Daraus ergibt sich in der Sache:

Im gegenständlichen Fall sind nach Ansicht des Bundesverwaltungsgerichtes die dargestellten Voraussetzungen, nämlich eine „begründete Furcht vor Verfolgung“ im Sinne von Art. 1 Abschnitt A Z 2 der GFK, nicht gegeben. Dies vor allem unter dem Gesichtspunkt, dass der Beschwerdeführer keine persönliche und konkrete Verfolgungsgefährdung aus einem in der Genfer Flüchtlingskonvention taxativ aufgezählten Grund (glaubhaft) geltend gemacht hat.

Seine Konversion konnte der Beschwerdeführer, wie oben beweiswürdigend ausführlich dargelegt, nicht glaubhaft machen (zu den Voraussetzungen dazu siehe etwa VwGH 26.01.2021, Ra 2020/14/0575). Ein Asylgrund kann hierdurch nach Überzeugung des Gerichts nicht abgeleitet werden.

Im Hinblick auf das Vorbringen, der Beschwerdeführer wäre im Fall einer Rückkehr auf Grund seiner „verwestlichten“ Art nicht vor Verfolgungshandlungen geschützt, ist das Vorbringen nicht geeignet, eine asylrelevante Verfolgung geltend zu machen. Nach der Judikatur betrifft ein solches Risiko in erster Linie Frauen und Kinder, aber nicht Männer. Es sind nur sehr wenige Vorfällen im Zusammenhang mit der „Verwestlichung“ von Männern bekannt und müssten in der Person des Beschwerdeführers schon mehrere Merkmale einer deutlichen „Verwestlichung“ kumulieren, damit eine reale Gefahr einer Verfolgung bestehen könnte (VwGH 15.12.2016, Ra 2016/18/0329). Solche risikoverstärkenden Merkmale sind im Verfahren aber nicht hervorgekommen. Allein der mehrjährige Aufenthalt in einem europäischen Land und die teilweise Anpassung an westliche Verhaltensweisen genügt nicht, um solche risikoverstärkenden Merkmale zu begründen.

Im Verfahren haben sich auch sonst keine Anhaltspunkte ergeben, die eine Verfolgung aus anderen asylrelevanten Gründen im Herkunftsstaat für maßgeblich wahrscheinlich erscheinen ließen.

Letztlich gilt es festzuhalten, dass auch die allgemeine Lage in Afghanistan nicht dergestalt ist, dass bereits jedem, der sich dort aufhält, der Status eines Asylberechtigten zuerkannt werden müsste: Eine allgemeine desolate wirtschaftliche und soziale Situation stellt nach ständiger Judikatur des Verwaltungsgerichtshofes keinen hinreichenden Grund für eine Asylgewährung dar (VwGH 17.06.1993, 92/01/1081; 14.03.1995, 94/20/0798).

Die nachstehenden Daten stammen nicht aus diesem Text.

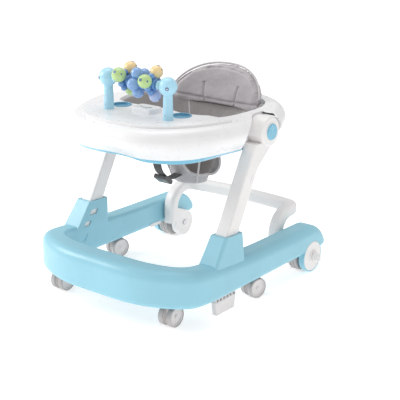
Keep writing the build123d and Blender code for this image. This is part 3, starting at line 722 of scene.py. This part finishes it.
# ---- toy bar trim and tray marks ---------------------------------------------------------
def disc_mark(name, centre, normal, radius, material, body, depth=0.0012):
    """Small round disc, such as a screw head or a pin's end."""
    bpy.ops.mesh.primitive_cylinder_add(vertices=24, radius=radius, depth=depth)
    mark = bpy.context.object
    mark.name = name
    mark.rotation_euler = Vector(normal).to_track_quat("Z", "Y").to_euler()
    mark.location = Vector(centre)
    mark.data.materials.append(material)
    bevel = mark.modifiers.new("bevel", "BEVEL")
    bevel.width, bevel.segments = depth * 0.3, 2
    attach(mark, body)
    return mark


KNOBS = (                                  # body, x, angle from +Y to +Z, radius
    ("knob_wheel_left", 0.049, 158, 0.017),
    ("knob_wheel_left", 0.049, 62, 0.016),
    ("knob_wheel_left", 0.049, -75, 0.015),
    ("knob_wheel_right", -0.036, 148, 0.018),
    ("knob_wheel_right", -0.036, 58, 0.017),
    ("knob_wheel_right", -0.036, -55, 0.016),
)


def make_toy_trim():
    """Pin ends and crowns on the toy knobs, and a screw on each post's head."""
    for index, (body, x, degrees, radius) in enumerate(KNOBS):
        turn = math.radians(degrees)
        outward = Vector((0, math.cos(turn), math.sin(turn)))
        centre = Vector((x, POST_Y, BALL_Z)) + outward * KNOB_REACH
        for side in (-1, 1):
            tilt = (outward * 0.5 + Vector((side * 0.87, 0, 0))).normalized()
            end = centre + tilt * radius
            pin = disc_mark(f"knob_pin_{index}_{side + 1}", end, tilt, 0.0022, pin_blue, body)
        top = centre + outward * radius
        crown = disc_mark(f"knob_crown_{index}", top, outward, 0.0040, pin_blue, body)
    for side in (-1, 1):
        name = "left" if side > 0 else "right"
        face = Vector((side * 0.55, -0.8, -0.05)).normalized()
        ball = Vector((side * POST_X, POST_Y, BALL_Z))
        seat = ball + face * (BALL_RADIUS + 0.0002)
        screw = disc_mark(f"ball_screw_{name}", seat, face, 0.0042, pin_blue, "tray")
        place = ball + face * (BALL_RADIUS + 0.0012)
        head = disc_mark(f"ball_screw_head_{name}", place, face, 0.0022, plain_steel, "tray")


def make_unit_mark():
    """Raised arc on the tray's middle unit."""
    arc = []
    for step in range(25):
        turn = math.radians(200 + 140 * step / 24)
        arc.append(Vector((0.019 * math.cos(turn), -0.119 + 0.013 * math.sin(turn), 0.4893)))
    mark = tube("unit_arc", arc, 0.0011, mark_grey)
    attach(mark, "tray")


# ---- make everything --------------------------------------------------------------------
dress_nodes()
make_camera()
make_studio()
make_seat_back()
make_seat_sling()
make_strap()
make_toy_trim()
make_unit_mark()
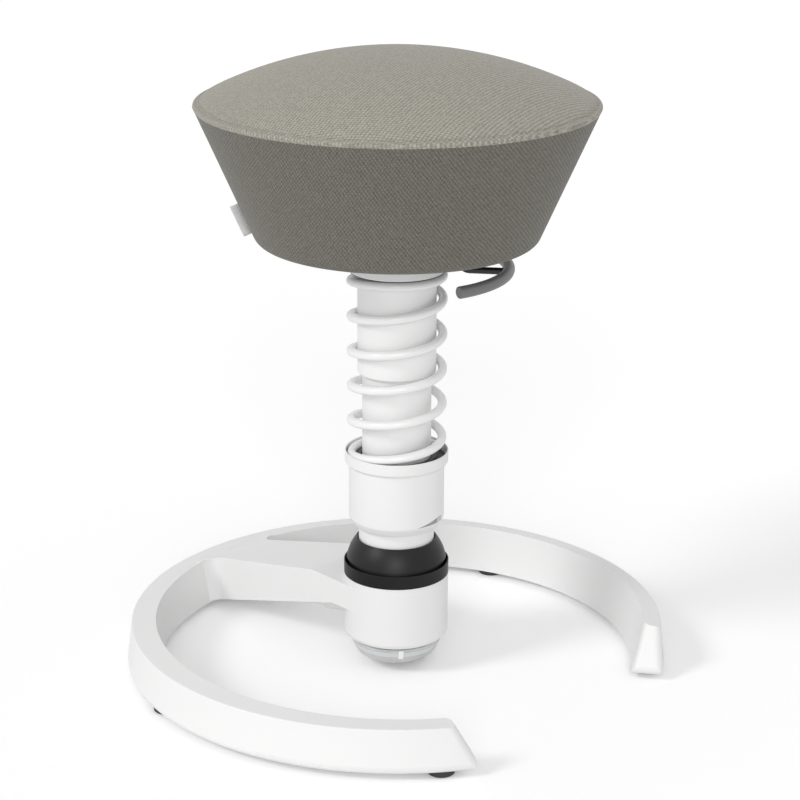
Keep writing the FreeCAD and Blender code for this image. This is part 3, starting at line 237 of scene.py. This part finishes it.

Wirtschaftliche Benachteiligungen können nur dann asylrelevant sein, wenn sie jegliche Existenzgrundlage entziehen (VwGH 09.05.1996, 95/20/0161; 30.04.1997, 95/01/0529; 08.09.1999, 98/01/0614). Aber selbst für den Fall des Entzugs der Existenzgrundlage ist eine Asylrelevanz nur dann anzunehmen, wenn dieser Entzug mit einem in der GFK genannten Anknüpfungspunkte – nämlich der Rasse, der Religion, der Nationalität, der Zugehörigkeit zu einer bestimmten sozialen Gruppe oder der politischen Gesinnung – zusammenhängt, was im vorliegenden Fall zu verneinen ist.

Die Abweisung des Antrags auf internationalen Schutz bezüglich der Zuerkennung des Status eines Asylberechtigten durch die belangte Behörde war im Ergebnis nicht zu beanstanden und die Beschwerde daher gemäß § 28 Abs. 2 VwGVG i.V.m. § 3 Abs. 1 AsylG 2005 abzuweisen.

3.2.    Zu Spruchpunkt II. des angefochtenen Bescheids (Subsidiärer Schutz)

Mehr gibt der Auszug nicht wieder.